- _Do this_: Print the data exactly as it is given, please.
+++
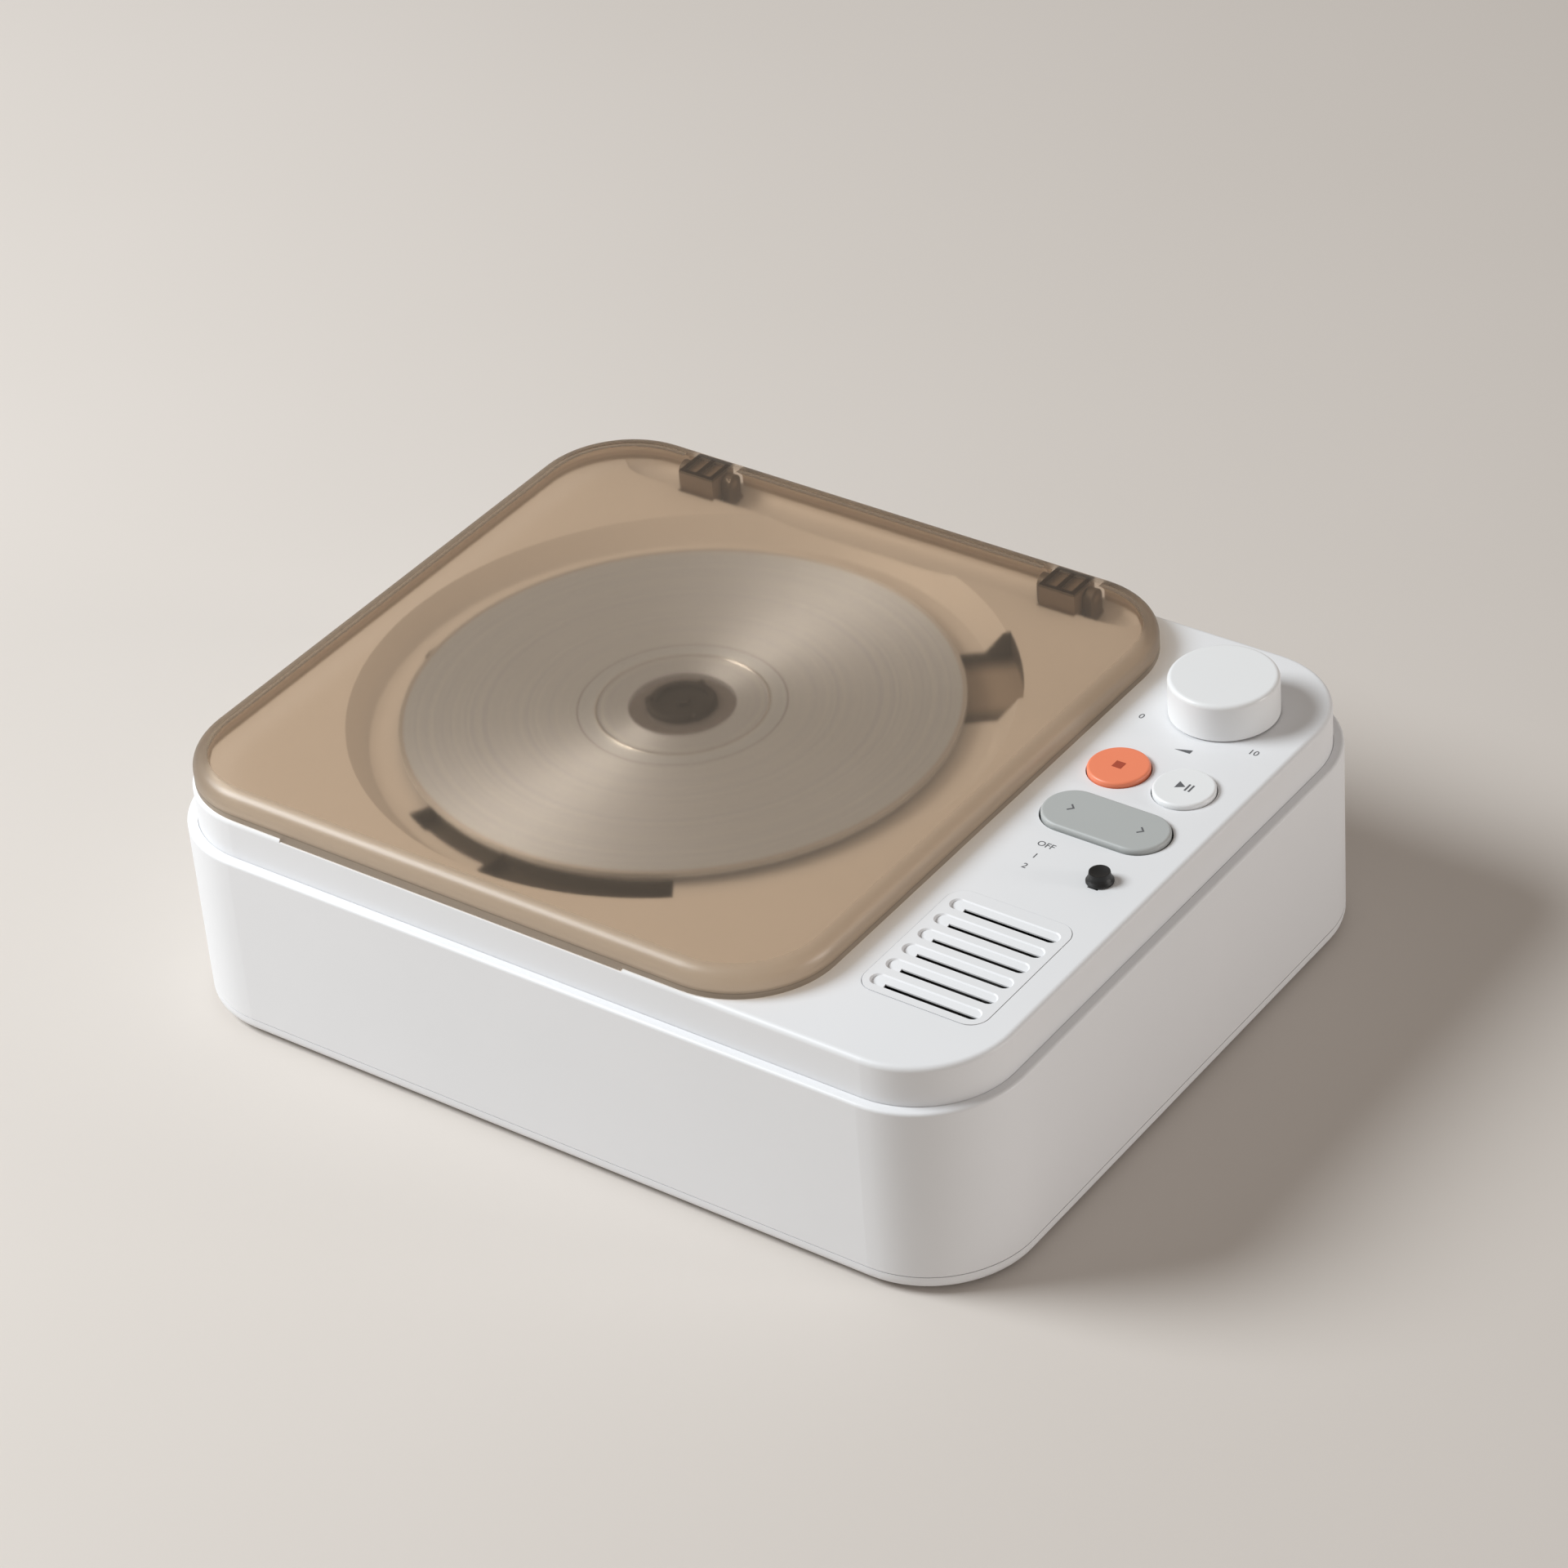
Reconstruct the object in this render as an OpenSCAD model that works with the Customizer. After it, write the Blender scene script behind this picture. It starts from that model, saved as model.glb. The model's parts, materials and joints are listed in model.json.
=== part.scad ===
// Flat-backed compact disc player that lies on a table or hangs on a wall.
// A tub, a base cover and a deck make the case. A translucent lid closes the disc well.
// X runs along the front, Y runs from the front to the hinge side, Z is up.
// The origin is under the middle of the case, on the surface that the feet stand on.

/* [Case] */
// Width of the case, left to right
body_w = 204.4; // [200:0.2:230]
// Depth of the case, front to hinge side
body_d = 162.4; // [162:0.2:190]
// Radius of the tub's upright corners
corner_r = 23.5; // [20:0.5:28]
// Height of the tub's rim above the table
tub_rim_z = 45.2; // [44:0.2:60]
// Height of the deck above the tub's rim
deck_rise = 9.4; // [8:0.2:14]
// Width of the flat rim that shows round the deck
ledge = 2.3; // [1.5:0.1:3]
// Wall thickness of the tub
tub_wall = 2.2; // [1.6:0.1:2.8]
// Thickness of the deck's top plate
deck_t = 2.2; // [2:0.1:3]
// Thickness of the deck's upright skirt
skirt_t = 2; // [1.4:0.1:2.6]
// How far the deck's skirt reaches down inside the tub
skirt_drop = 7.1; // [4:0.1:10]
// Thickness of the shelf that the skirt stands on
shelf_t = 2; // [1.2:0.1:3]
// How far the shelf stands in from the tub's outside
shelf_w = 4.5; // [4.3:0.1:6]
// Thickness of the base cover's floor
base_t = 2; // [1.8:0.1:3]
// Height of the base cover's rim
base_rim_h = 3.2; // [3:0.1:6]
// Open seam between the base cover and the tub
seam = 0.2; // [0.1:0.05:0.4]
// Rounding of the base cover's lower edge
base_edge_r = 2.2; // [1:0.1:2.8]
// Rounding of the tub's upper edge
tub_edge_r = 0.7; // [0.3:0.1:1.2]
// Rounding of the deck's upper edge
deck_edge_r = 1.2; // [0.5:0.1:1.8]
// Height of the base cover's locating lip above its rim
lip_h = 2; // [1:0.1:4]
// Thickness of the locating lip
lip_t = 1.2; // [0.8:0.1:2]
// Clearance between case parts that slide into each other
case_fit = 0.15; // [0.1:0.05:0.3]

/* [Feet, screws and wall slots] */
// How far the rubber feet hold the case off the table
foot_h = 1; // [0.6:0.1:3]
// Radius of a rubber foot
foot_r = 6; // [4:0.5:9]
// Depth of the recess that holds a foot
foot_recess = 0.8; // [0.4:0.1:1.2]
// Distance from the case's side to a foot's middle
foot_inset_x = 16.2; // [14:0.2:40]
// Distance from the case's front to a foot's middle
foot_inset_y = 29.2; // [29:0.2:50]
// Distance from the case's side to a screw post
post_inset_x = 14.2; // [13:0.2:16]
// Distance from the case's front to a screw post
post_inset_y = 15.2; // [14:0.2:17]
// Radius of the deck's screw posts
post_r = 4; // [3.5:0.1:4.5]
// Radius of a case screw's shank
case_screw_r = 1.23; // [1:0.01:1.5]
// Radius of a case screw's head
case_screw_head_r = 2.75; // [2.4:0.05:3]
// Length of a case screw below its head
case_screw_l = 11; // [8:0.5:18]
// Height of the screw bosses on the base cover
base_boss_h = 3; // [2.5:0.1:5]
// Distance from the middle to each wall slot
keyhole_x = 60; // [40:1:66]
// Distance from the middle to the wall slots' wide ends
keyhole_y = 16; // [0:1:18]
// Radius of a wall slot's wide end
keyhole_r = 4.5; // [3.5:0.1:5.5]
// Radius of a wall slot's narrow end
keyhole_slot_r = 2.2; // [1.6:0.1:3]
// Distance between the two ends of a wall slot
keyhole_l = 9; // [8:0.5:11]
// Room behind a wall slot for a screw's head
keyhole_room = 4; // [3:0.5:6]

/* [Lid] */
// Width of the lid
lid_w = 157.8; // [156:0.2:162]
// Radius of the lid's corners
lid_corner_r = 21.8; // [18:0.2:24]
// Height of the lid
lid_h = 6.2; // [6:0.1:8]
// Open seam under the lid
lid_gap = 0.2; // [0.15:0.05:0.4]
// Distance from the lid's front and rear edges to the deck's edges
lid_inset = 0.1; // [0:0.05:0.5]
// Distance from the lid's left edge to the deck's left edge
lid_left = 0.4; // [0:0.1:1]
// Wall thickness of the lid
lid_wall = 1.8; // [1.2:0.1:2.4]
// Thickness of the lid's top
lid_top_t = 1.5; // [1.4:0.1:2.2]
// Rounding of the lid's outer edge
lid_edge_r = 3.2; // [2.8:0.1:3.6]
// Distance from the lid's left edge to its deeper front lip
front_lip_x = 34.6; // [26:0.1:40]
// Length of the deeper front lip
front_lip_l = 86.8; // [60:0.5:92]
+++
- _Answer to this problem_:
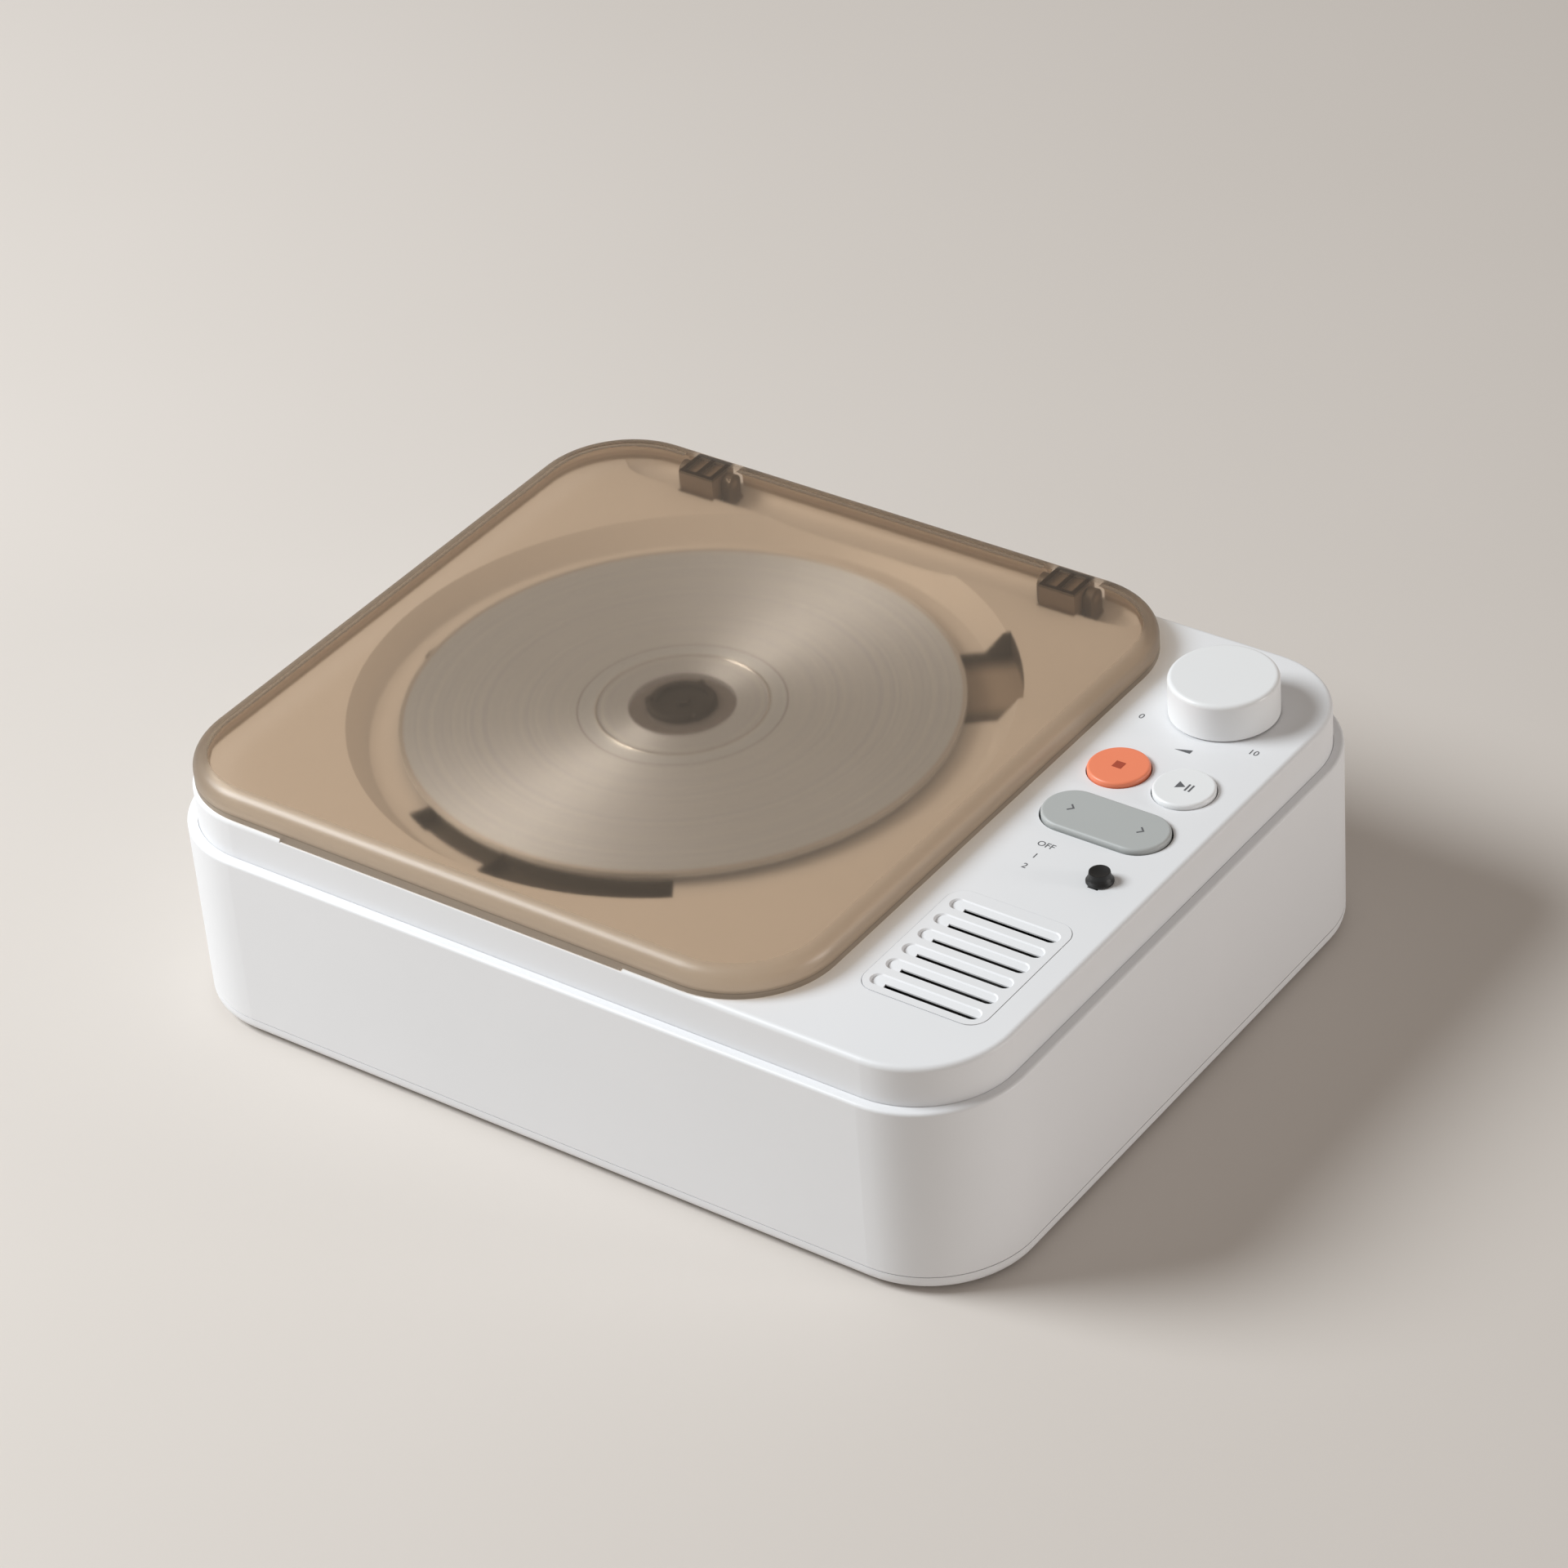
Reconstruct the object in this render as an OpenSCAD model that works with the Customizer. After it, write the Blender scene script behind this picture. It starts from that model, saved as model.glb. The model's parts, materials and joints are listed in model.json.
=== part.scad ===
// Flat-backed compact disc player that lies on a table or hangs on a wall.
// A tub, a base cover and a deck make the case. A translucent lid closes the disc well.
// X runs along the front, Y runs from the front to the hinge side, Z is up.
// The origin is under the middle of the case, on the surface that the feet stand on.

/* [Case] */
// Width of the case, left to right
body_w = 204.4; // [200:0.2:230]
// Depth of the case, front to hinge side
body_d = 162.4; // [162:0.2:190]
// Radius of the tub's upright corners
corner_r = 23.5; // [20:0.5:28]
// Height of the tub's rim above the table
tub_rim_z = 45.2; // [44:0.2:60]
// Height of the deck above the tub's rim
deck_rise = 9.4; // [8:0.2:14]
// Width of the flat rim that shows round the deck
ledge = 2.3; // [1.5:0.1:3]
// Wall thickness of the tub
tub_wall = 2.2; // [1.6:0.1:2.8]
// Thickness of the deck's top plate
deck_t = 2.2; // [2:0.1:3]
// Thickness of the deck's upright skirt
skirt_t = 2; // [1.4:0.1:2.6]
// How far the deck's skirt reaches down inside the tub
skirt_drop = 7.1; // [4:0.1:10]
// Thickness of the shelf that the skirt stands on
shelf_t = 2; // [1.2:0.1:3]
// How far the shelf stands in from the tub's outside
shelf_w = 4.5; // [4.3:0.1:6]
// Thickness of the base cover's floor
base_t = 2; // [1.8:0.1:3]
// Height of the base cover's rim
base_rim_h = 3.2; // [3:0.1:6]
// Open seam between the base cover and the tub
seam = 0.2; // [0.1:0.05:0.4]
// Rounding of the base cover's lower edge
base_edge_r = 2.2; // [1:0.1:2.8]
// Rounding of the tub's upper edge
tub_edge_r = 0.7; // [0.3:0.1:1.2]
// Rounding of the deck's upper edge
deck_edge_r = 1.2; // [0.5:0.1:1.8]
// Height of the base cover's locating lip above its rim
lip_h = 2; // [1:0.1:4]
// Thickness of the locating lip
lip_t = 1.2; // [0.8:0.1:2]
// Clearance between case parts that slide into each other
case_fit = 0.15; // [0.1:0.05:0.3]

/* [Feet, screws and wall slots] */
// How far the rubber feet hold the case off the table
foot_h = 1; // [0.6:0.1:3]
// Radius of a rubber foot
foot_r = 6; // [4:0.5:9]
// Depth of the recess that holds a foot
foot_recess = 0.8; // [0.4:0.1:1.2]
// Distance from the case's side to a foot's middle
foot_inset_x = 16.2; // [14:0.2:40]
// Distance from the case's front to a foot's middle
foot_inset_y = 29.2; // [29:0.2:50]
// Distance from the case's side to a screw post
post_inset_x = 14.2; // [13:0.2:16]
// Distance from the case's front to a screw post
post_inset_y = 15.2; // [14:0.2:17]
// Radius of the deck's screw posts
post_r = 4; // [3.5:0.1:4.5]
// Radius of a case screw's shank
case_screw_r = 1.23; // [1:0.01:1.5]
// Radius of a case screw's head
case_screw_head_r = 2.75; // [2.4:0.05:3]
// Length of a case screw below its head
case_screw_l = 11; // [8:0.5:18]
// Height of the screw bosses on the base cover
base_boss_h = 3; // [2.5:0.1:5]
// Distance from the middle to each wall slot
keyhole_x = 60; // [40:1:66]
// Distance from the middle to the wall slots' wide ends
keyhole_y = 16; // [0:1:18]
// Radius of a wall slot's wide end
keyhole_r = 4.5; // [3.5:0.1:5.5]
// Radius of a wall slot's narrow end
keyhole_slot_r = 2.2; // [1.6:0.1:3]
// Distance between the two ends of a wall slot
keyhole_l = 9; // [8:0.5:11]
// Room behind a wall slot for a screw's head
keyhole_room = 4; // [3:0.5:6]

/* [Lid] */
// Width of the lid
lid_w = 157.8; // [156:0.2:162]
// Radius of the lid's corners
lid_corner_r = 21.8; // [18:0.2:24]
// Height of the lid
lid_h = 6.2; // [6:0.1:8]
// Open seam under the lid
lid_gap = 0.2; // [0.15:0.05:0.4]
// Distance from the lid's front and rear edges to the deck's edges
lid_inset = 0.1; // [0:0.05:0.5]
// Distance from the lid's left edge to the deck's left edge
lid_left = 0.4; // [0:0.1:1]
// Wall thickness of the lid
lid_wall = 1.8; // [1.2:0.1:2.4]
// Thickness of the lid's top
lid_top_t = 1.5; // [1.4:0.1:2.2]
// Rounding of the lid's outer edge
lid_edge_r = 3.2; // [2.8:0.1:3.6]
// Distance from the lid's left edge to its deeper front lip
front_lip_x = 34.6; // [26:0.1:40]
// Length of the deeper front lip
front_lip_l = 86.8; // [60:0.5:92]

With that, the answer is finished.